A distinctive feature of this year's voting process was the fact that parties lacking representation in the State Duma were denied the opportunity to register for regional elections, effectively locking in a four-party system. Irkutsk set especially high barriers, requiring interested parties to gather 36,000 signatures — 2 percent of all eligible voters — or put up a 6 million ruble ($229,000) bond.

These parties were not allowed to participate in the elections because more than 10 percent of the signatures they gathered were deemed invalid: in Kemerovo, the Union of Right Forces and the Peace and Unity Party; and in Zabaikalsky region, the Democratic Party of Russia.

The greatest number of parties — seven — were permitted to participate in the elections in Chechnya. There, only the Green Party did not pass muster with its list of signatures, and immediately after being disqualified, it teamed up with United Russia. Thus, Chechnya was not only among the first to switch over to the recommended proportional electoral system, but also demonstrated the greatest political pluralism in the new tandem of Prime Minister Vladimir Putin and President Dmitry Medvedev. But at the end of the day, United Russia received nearly 90 percent of the votes.

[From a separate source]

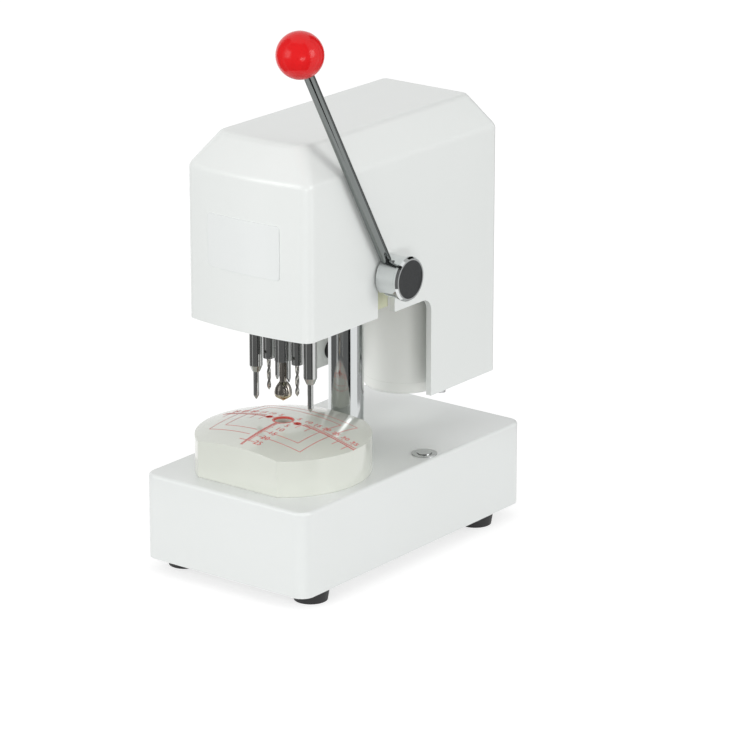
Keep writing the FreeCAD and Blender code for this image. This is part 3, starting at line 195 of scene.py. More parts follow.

These elections, in which not a single democratic party was allowed to participate, became part of the Kremlin's strategy for purging the political field and especially to force right-wing parties such as the Union of Right Forces to unite with other more politically palatable parties.

United Russia was the dominant force in the elections, and it has become tradition for its party lists to be headed up by regional governors.

If things have gone smoothly for the Kremlin concerning political parties, the single-mandate candidates have encountered numerous problems. In the Irkutsk region, where the competition is more intense, a number of United Russia members registered as candidates in defiance of a ban by party leaders, and they were subsequently expelled from the party. An even more complex picture emerged in Nizhny Tagil, the big industrial center in the Urals where several United Russia candidates competed for the mayoral spot.

Of course, it suits the Kremlin when the country's political parties are completely dependent on Moscow. The only problem is that regional parliaments filled with deputies chosen by Moscow will be capable of doing little more than passing along instructions from the top. That might have been adequate during an economic boom period, but it is at odds with the current economic and political realities.

The economic crisis began too late to influence these elections. Even in the Kuzbass region, rich in coal and metals, the authorities did everything possible to postpone the negative effects of the crisis that had already affected those sectors in other regions. But it appears that the Kremlin's plan to pare down the political playing field to a few parties has become morally obsolete.

Thus, this may be the last time that Moscow will be able to pull all the strings in national elections. The results are bound to be quite different after the next round of elections in the spring.

Nikolai Petrov is a scholar in residence at the Carnegie Moscow Center.